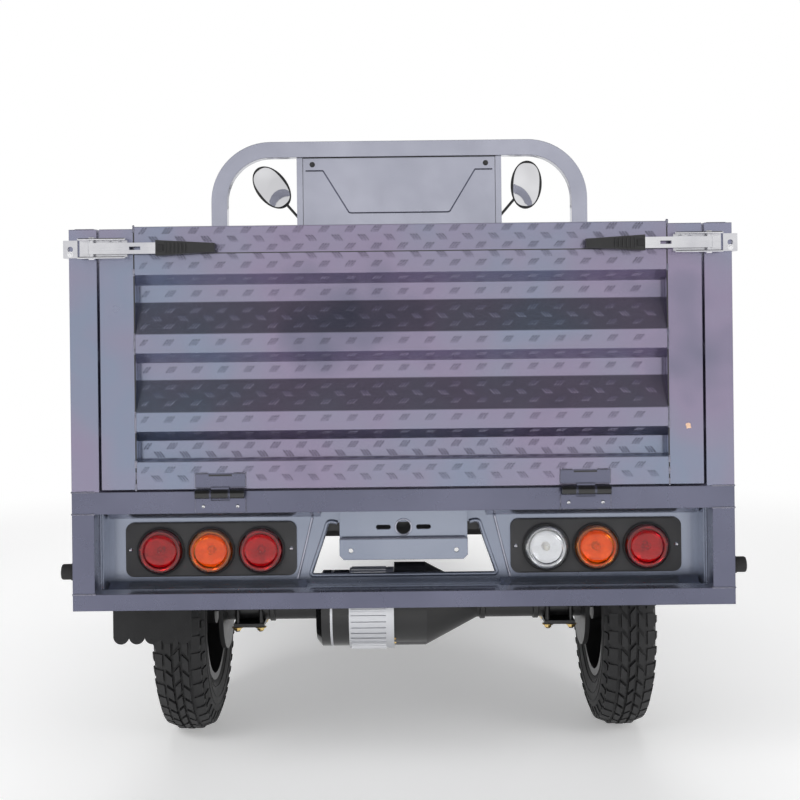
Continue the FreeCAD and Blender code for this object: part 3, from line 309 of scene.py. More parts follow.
def soft_light(name, where, target, size, power):
    """A soft lamp that lights without showing as a patch in glossy paint."""
    data = bpy.data.lights.new(name, "AREA")
    data.shape = "RECTANGLE"
    data.size, data.size_y = size
    data.energy = power
    lamp = bpy.data.objects.new(name, data)
    bpy.context.collection.objects.link(lamp)
    lamp.location = where
    lamp.rotation_euler = (Vector(target) - Vector(where)).to_track_quat("-Z", "Y").to_euler()
    lamp.visible_glossy = False


# Name, place, target, size in metres and power in watts.
LAMPS = [("key", (-2.6, TAIL - 3.2, 3.4), (0, TAIL, 0.7), (2.4, 1.6), 110),
         ("fill", (3.2, TAIL - 2.6, 2.4), (0, TAIL, 0.7), (2.0, 2.0), 60),
         ("top", (0, 0, 4.5), (0, 0, 0.8), (3.5, 4.5), 90),
         ("front", (0.5, 5.5, 3.0), (0, 1.0, 0.7), (3.0, 2.0), 90)]
LENS, SENSOR, SHIFT_UP = 54, 36, -0.1
CAMERA_X, CAMERA_BACK, CAMERA_HEIGHT, CAMERA_ROLL = -0.002, 2.172, 0.91, 0.65


def stage_and_light():
    """The floor, the world and four soft lamps."""
    white_floor()
    studio_world()
    for lamp in LAMPS:
        soft_light(*lamp)


def camera():
    """The photograph's view: level, straight from behind, at the height of the gate."""
    data = bpy.data.cameras.new("camera")
    data.lens = LENS
    data.sensor_width = SENSOR
    data.shift_y = SHIFT_UP
    data.clip_end = 100
    seat = bpy.data.objects.new("camera", data)
    bpy.context.collection.objects.link(seat)
    seat.location = (CAMERA_X, TAIL - CAMERA_BACK, CAMERA_HEIGHT)
    seat.rotation_euler = (math.pi / 2, math.radians(CAMERA_ROLL), 0)
    bpy.context.scene.camera = seat


# ---- building blocks -------------------------------------------------------------------------

def piece(name, mesh, mat, body, smooth=False):
    """A finished object riding on a body."""
    thing = bpy.data.objects.new(name, mesh)
    bpy.context.collection.objects.link(thing)
    mesh.materials.append(mat)
    if smooth:
        mesh.shade_smooth()
    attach(thing, body)
    return thing


def from_lists(name, verts, faces):
    """A mesh from points and faces."""
    mesh = bpy.data.meshes.new(name)
    mesh.from_pydata([tuple(v) for v in verts], [], faces)
    mesh.update()
    return mesh


class Heap:
    """Gathers many small solids into one mesh."""

    def __init__(self):
        self.verts, self.faces = [], []

    def add(self, verts, faces):
        base = len(self.verts)
        self.verts += [Vector(v) for v in verts]
        self.faces += [[base + i for i in face] for face in faces]

    def done(self, name, mat, body, smooth_angle=None):
        mesh = from_lists(name, self.verts, self.faces)
        work = bmesh.new()
        work.from_mesh(mesh)
        bmesh.ops.recalc_face_normals(work, faces=work.faces)
        work.to_mesh(mesh)
        work.free()
        thing = piece(name, mesh, mat, body)
        if smooth_angle:
            mesh.shade_smooth()
            mesh.set_sharp_from_angle(angle=math.radians(smooth_angle))
        return thing


def prism_faces(count):
    """Faces of a prism whose near outline of count points is listed before its far one."""
    return ([list(range(count))[::-1], list(range(count, 2 * count))]
            + [[k, (k + 1) % count, count + (k + 1) % count, count + k] for k in range(count)])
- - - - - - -
Reproduce the listing above word for word.

Task solution:
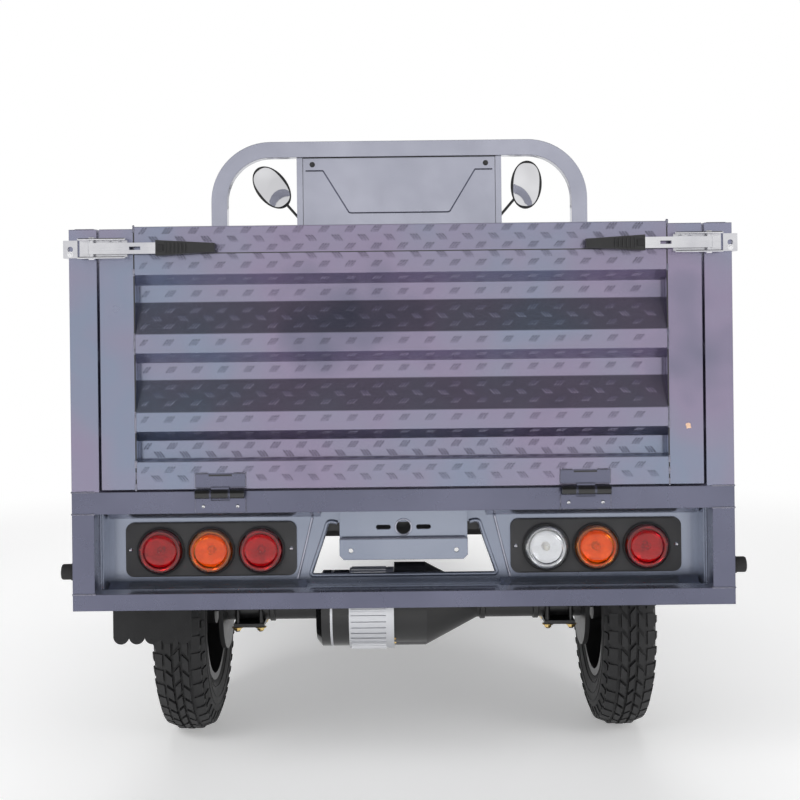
Continue the FreeCAD and Blender code for this object: part 3, from line 309 of scene.py. More parts follow.
def soft_light(name, where, target, size, power):
    """A soft lamp that lights without showing as a patch in glossy paint."""
    data = bpy.data.lights.new(name, "AREA")
    data.shape = "RECTANGLE"
    data.size, data.size_y = size
    data.energy = power
    lamp = bpy.data.objects.new(name, data)
    bpy.context.collection.objects.link(lamp)
    lamp.location = where
    lamp.rotation_euler = (Vector(target) - Vector(where)).to_track_quat("-Z", "Y").to_euler()
    lamp.visible_glossy = False


# Name, place, target, size in metres and power in watts.
LAMPS = [("key", (-2.6, TAIL - 3.2, 3.4), (0, TAIL, 0.7), (2.4, 1.6), 110),
         ("fill", (3.2, TAIL - 2.6, 2.4), (0, TAIL, 0.7), (2.0, 2.0), 60),
         ("top", (0, 0, 4.5), (0, 0, 0.8), (3.5, 4.5), 90),
         ("front", (0.5, 5.5, 3.0), (0, 1.0, 0.7), (3.0, 2.0), 90)]
LENS, SENSOR, SHIFT_UP = 54, 36, -0.1
CAMERA_X, CAMERA_BACK, CAMERA_HEIGHT, CAMERA_ROLL = -0.002, 2.172, 0.91, 0.65


def stage_and_light():
    """The floor, the world and four soft lamps."""
    white_floor()
    studio_world()
    for lamp in LAMPS:
        soft_light(*lamp)


def camera():
    """The photograph's view: level, straight from behind, at the height of the gate."""
    data = bpy.data.cameras.new("camera")
    data.lens = LENS
    data.sensor_width = SENSOR
    data.shift_y = SHIFT_UP
    data.clip_end = 100
    seat = bpy.data.objects.new("camera", data)
    bpy.context.collection.objects.link(seat)
    seat.location = (CAMERA_X, TAIL - CAMERA_BACK, CAMERA_HEIGHT)
    seat.rotation_euler = (math.pi / 2, math.radians(CAMERA_ROLL), 0)
    bpy.context.scene.camera = seat


# ---- building blocks -------------------------------------------------------------------------

def piece(name, mesh, mat, body, smooth=False):
    """A finished object riding on a body."""
    thing = bpy.data.objects.new(name, mesh)
    bpy.context.collection.objects.link(thing)
    mesh.materials.append(mat)
    if smooth:
        mesh.shade_smooth()
    attach(thing, body)
    return thing


def from_lists(name, verts, faces):
    """A mesh from points and faces."""
    mesh = bpy.data.meshes.new(name)
    mesh.from_pydata([tuple(v) for v in verts], [], faces)
    mesh.update()
    return mesh


class Heap:
    """Gathers many small solids into one mesh."""

    def __init__(self):
        self.verts, self.faces = [], []

    def add(self, verts, faces):
        base = len(self.verts)
        self.verts += [Vector(v) for v in verts]
        self.faces += [[base + i for i in face] for face in faces]

    def done(self, name, mat, body, smooth_angle=None):
        mesh = from_lists(name, self.verts, self.faces)
        work = bmesh.new()
        work.from_mesh(mesh)
        bmesh.ops.recalc_face_normals(work, faces=work.faces)
        work.to_mesh(mesh)
        work.free()
        thing = piece(name, mesh, mat, body)
        if smooth_angle:
            mesh.shade_smooth()
            mesh.set_sharp_from_angle(angle=math.radians(smooth_angle))
        return thing


def prism_faces(count):
    """Faces of a prism whose near outline of count points is listed before its far one."""
    return ([list(range(count))[::-1], list(range(count, 2 * count))]
            + [[k, (k + 1) % count, count + (k + 1) % count, count + k] for k in range(count)])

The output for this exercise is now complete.